Ciasto jest ciepłe, lekko słodkie, jakby przyprószone mrozem. To ostatnie skojarzenie wywołują okoliczności przyrody, gdyż w Pradze jest właśnie śnieg i spory mróz. Ciasto zjedzone po raz pierwszy podczas Europejskiego Spotkania Młodych w Pradze wprost z grila i potem ponownie w domu, kiedy jeszcze podróżne torby pozostały nierozpakowane, tym razem upieczone domowym sposobem.

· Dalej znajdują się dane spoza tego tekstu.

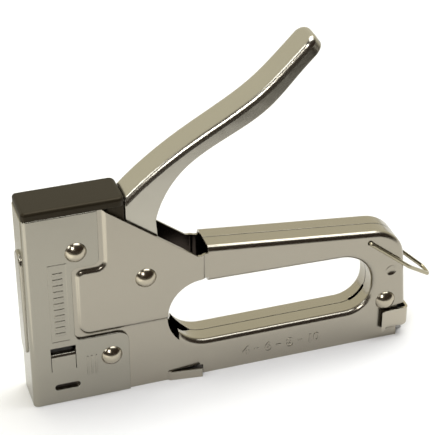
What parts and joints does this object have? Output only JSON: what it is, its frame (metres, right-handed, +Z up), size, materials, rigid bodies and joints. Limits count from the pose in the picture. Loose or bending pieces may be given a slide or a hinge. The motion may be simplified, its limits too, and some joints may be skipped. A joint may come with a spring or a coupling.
{
  "type": "hand staple gun",
  "caption": "Pressed-steel hand staple gun with squeeze lever, finger-hole grip, plastic head cap, slide-out magazine and wire lever lock.",
  "frame": {"origin": "where the staple leaves the tool: the driver blade's mid-plane, on the base, at the middle of its width", "axes": "+X from the nose to the tail, +Y towards the right-hand shell, +Z up from the base to the lever"},
  "size_m": [0.1729, 0.0226, 0.1441],
  "materials": {
    "plated_sheet": "nickel-plated pressed steel, satin",
    "lever_plate": "nickel-plated drawn steel, soft sheen",
    "rivet_plate": "polished nickel plate",
    "cap_plastic": "black moulded plastic, fine texture",
    "hardened_steel": "hardened steel, oiled",
    "turned_steel": "bright turned steel",
    "spring_steel": "drawn spring wire",
    "bumper_rubber": "moulded rubber",
    "magazine_steel": "zinc-plated sheet",
    "pusher_plastic": "glass-filled nylon",
    "bail_wire": "yellow-zinc steel wire"
  },
  "bodies": {
    "frame": {"left_shell": "plated_sheet", "right_shell": "plated_sheet", "front_sleeve": "plated_sheet", "top_cap": "cap_plastic", "pivot_rivet": "rivet_plate", "upper_rivet": "rivet_plate", "lower_rivet": "rivet_plate", "rear_rivet": "rivet_plate", "pivot_bush": "turned_steel", "spacer_bushes": "turned_steel", "main_spring": "spring_steel", "spring_seat": "turned_steel", "bumper_pad": "bumper_rubber", "magazine_channel": "magazine_steel"},
    "lever": {"lever": "lever_plate", "lift_arms": "hardened_steel", "return_spring": "spring_steel"},
    "hammer": {"hammer": "hardened_steel", "lift_pin": "hardened_steel", "driver_blade": "hardened_steel"},
    "magazine": {"core_rail": "magazine_steel", "end_block": "pusher_plastic", "guide_rod": "turned_steel", "pusher_spring": "spring_steel", "end_cap": "plated_sheet"},
    "pusher": {"pusher": "pusher_plastic"},
    "bail": {"lock_bail": "bail_wire"}
  },
  "joints": [
    {"name": "lever_pivot", "type": "hinge", "parent": "frame", "child": "lever", "pos_m": [0.0457, 0, 0.0527], "axis": [0, 1, 0], "range_deg": [0, 46], "stiffness_Nm_per_rad": 3.4, "springref_deg": -31.51, "deforming": ["return_spring"]},
    {"name": "hammer_slide", "type": "slide", "parent": "frame", "child": "hammer", "axis": [0, 0, 1], "range_m": [0, 0.0172], "stiffness_N_per_m": 100, "springref_m": -0.015, "deforming": ["main_spring"]},
    {"name": "magazine_slide", "type": "slide", "parent": "frame", "child": "magazine", "axis": [1, 0, 0], "range_m": [0, 0.1]},
    {"name": "pusher_slide", "type": "slide", "parent": "magazine", "child": "pusher", "axis": [1, 0, 0], "range_m": [0, 0.07], "stiffness_N_per_m": 30, "springref_m": -0.06, "deforming": ["pusher_spring"]},
    {"name": "bail_hinge", "type": "hinge", "parent": "frame", "child": "bail", "pos_m": [0.1401, 0, 0.0487], "axis": [0, -1, 0], "range_deg": [0, 129]}
  ],
  "couplings": [
    {"joint": "hammer_slide", "follows": "lever_pivot", "m_per_rad": 0.02136}
  ]
}
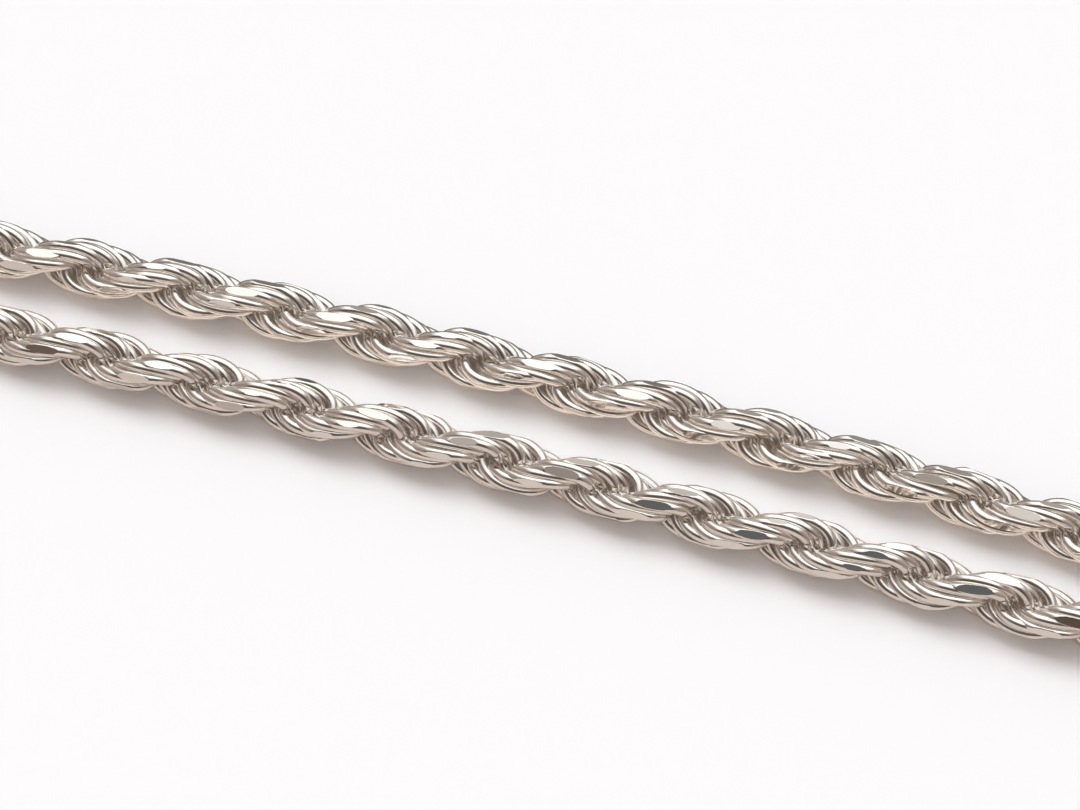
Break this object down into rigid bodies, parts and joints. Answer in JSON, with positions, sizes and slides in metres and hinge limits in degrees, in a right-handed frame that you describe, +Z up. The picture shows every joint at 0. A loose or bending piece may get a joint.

Ciasto Trdelnik wymyślił węgierski generał, poeta i filozof Earl József Gvadányi pod koniec XVIII wieku w Skalicy przy granicy z Czechami przy pomocy swojego kucharza z Transylwanii. Nazwa „trdelník” pochodzi od ” trdlo” czyli drewniany kijek na który zawinięte jest ciasto., który nadaje kształt ciastu. W wersji słowackiej to”Skalický trdelník” .
Trdelnik
Składniki
500g mąki pszennej
200 ml mleka
2 jajka do ciasta
1 jajko do smarowania
30 g świeżych drożdży
60 g masła
6 łyżeczek cukru
Do obtoczenia
4 łyżki cukru białego
4 łyżki cukru brązowego
2 łyżki cukru waniliowego
2 łyżeczki cynamonu
Przygotowanie
Drożdże rozetrzeć z cukrem. Odstawić na 15 minut. Podgrzać mleko do ok. 40 stopni, dodać jajko, wlać do mąki, dodać roztopione mało i rozpuszczone drożdże. Wymieszać i wyrobić gładkie ciasto, odstawić do wyrośnięcia,
Ciasto podzielić na dwie części i rozwałkować na placek o grubości 8 mm i długości 30 cm, potem pokroić na paski o szerokości 1 cm.
1) Tradycyjny sposób pieczenia – owinąć wokół kija z drzewa owocowego i grilować obracając nad żarem
2) Domowy sposób – wałek do ciasta owinąć aluminiową folią do pieczenia, z dwóch stron nawinąć ciasto z dwóch stron. Ciasto na wałku posmarować roztrzepanym jajkiem i otoczyć cukrem i cynamonem. Ciasto razem z folią zdjąć z wałka, nadmiar folii zagiąć do środka. Ustawić na blaszce i piec w temperaturze 180 stopni około 10 minut.